** start of PROVIDED DATA **

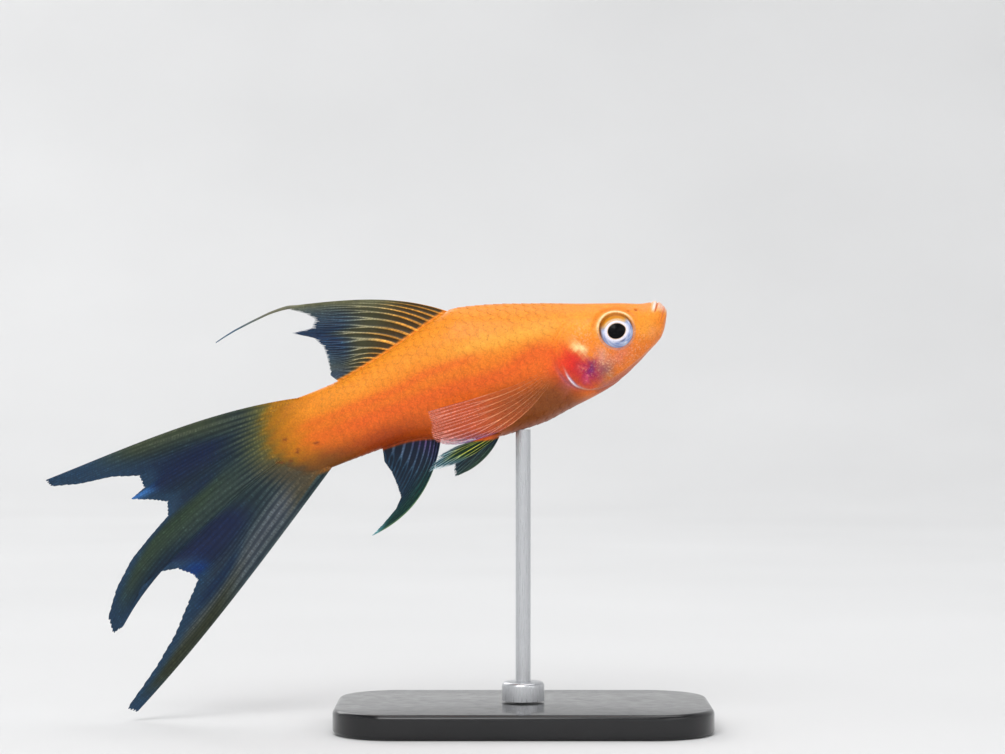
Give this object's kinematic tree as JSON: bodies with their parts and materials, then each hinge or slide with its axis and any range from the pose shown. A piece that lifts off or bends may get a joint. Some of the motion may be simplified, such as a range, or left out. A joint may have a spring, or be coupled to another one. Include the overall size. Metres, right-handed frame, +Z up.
{
  "type": "lyretail swordtail fish model on a display stand",
  "caption": "Life-size orange lyretail swordtail, gliding nose up with its fins spread, held by a rod on a flat display base.",
  "frame": {"origin": "centre of the stand base's underside", "axes": "+Z up, +X towards the fish's head, the fish's right side faces -Y"},
  "size_m": [0.1079, 0.036, 0.0682],
  "materials": {
    "skin": "moist orange scaled skin, satin gloss",
    "fin": "thin translucent membrane with paler rays, satin",
    "eye": "wet gloss, black pupil in a silver iris",
    "base": "black acrylic, soft gloss",
    "rod": "brushed"
  },
  "bodies": {
    "root": {"head": "skin", "trunk": "skin", "tail_stem": "skin", "eye_right": "eye", "eye_left": "eye", "dorsal_fin": "fin", "dorsal_filament": "fin", "caudal_upper": "fin", "caudal_middle": "fin", "caudal_lower": "fin", "anal_fin": "fin", "pectoral_right": "fin", "pectoral_left": "fin", "pelvic_right": "fin", "pelvic_left": "fin", "stand_base": "base", "stand_collar": "rod", "stand_rod": "rod"}
  },
  "joints": []
}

** end of PROVIDED DATA **

WHAT THIS TASK INVOLVES
Exactly reproduce the material above.

REPLY
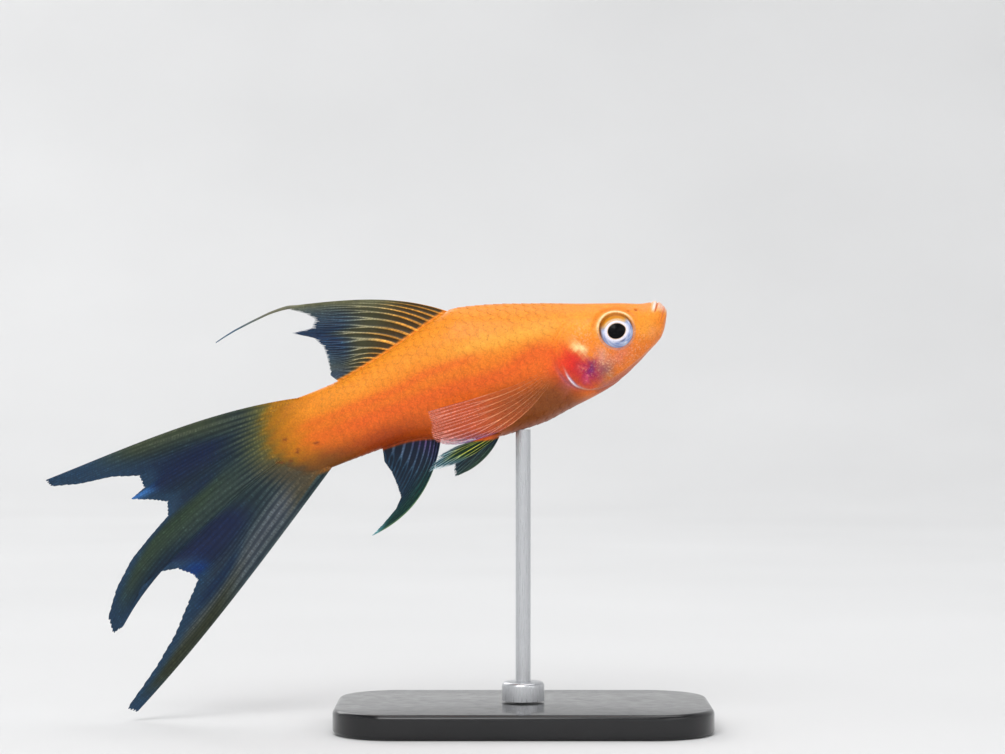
Give this object's kinematic tree as JSON: bodies with their parts and materials, then each hinge or slide with its axis and any range from the pose shown. A piece that lifts off or bends may get a joint. Some of the motion may be simplified, such as a range, or left out. A joint may have a spring, or be coupled to another one. Include the overall size. Metres, right-handed frame, +Z up.
{
  "type": "lyretail swordtail fish model on a display stand",
  "caption": "Life-size orange lyretail swordtail, gliding nose up with its fins spread, held by a rod on a flat display base.",
  "frame": {"origin": "centre of the stand base's underside", "axes": "+Z up, +X towards the fish's head, the fish's right side faces -Y"},
  "size_m": [0.1079, 0.036, 0.0682],
  "materials": {
    "skin": "moist orange scaled skin, satin gloss",
    "fin": "thin translucent membrane with paler rays, satin",
    "eye": "wet gloss, black pupil in a silver iris",
    "base": "black acrylic, soft gloss",
    "rod": "brushed"
  },
  "bodies": {
    "root": {"head": "skin", "trunk": "skin", "tail_stem": "skin", "eye_right": "eye", "eye_left": "eye", "dorsal_fin": "fin", "dorsal_filament": "fin", "caudal_upper": "fin", "caudal_middle": "fin", "caudal_lower": "fin", "anal_fin": "fin", "pectoral_right": "fin", "pectoral_left": "fin", "pelvic_right": "fin", "pelvic_left": "fin", "stand_base": "base", "stand_collar": "rod", "stand_rod": "rod"}
  },
  "joints": []
}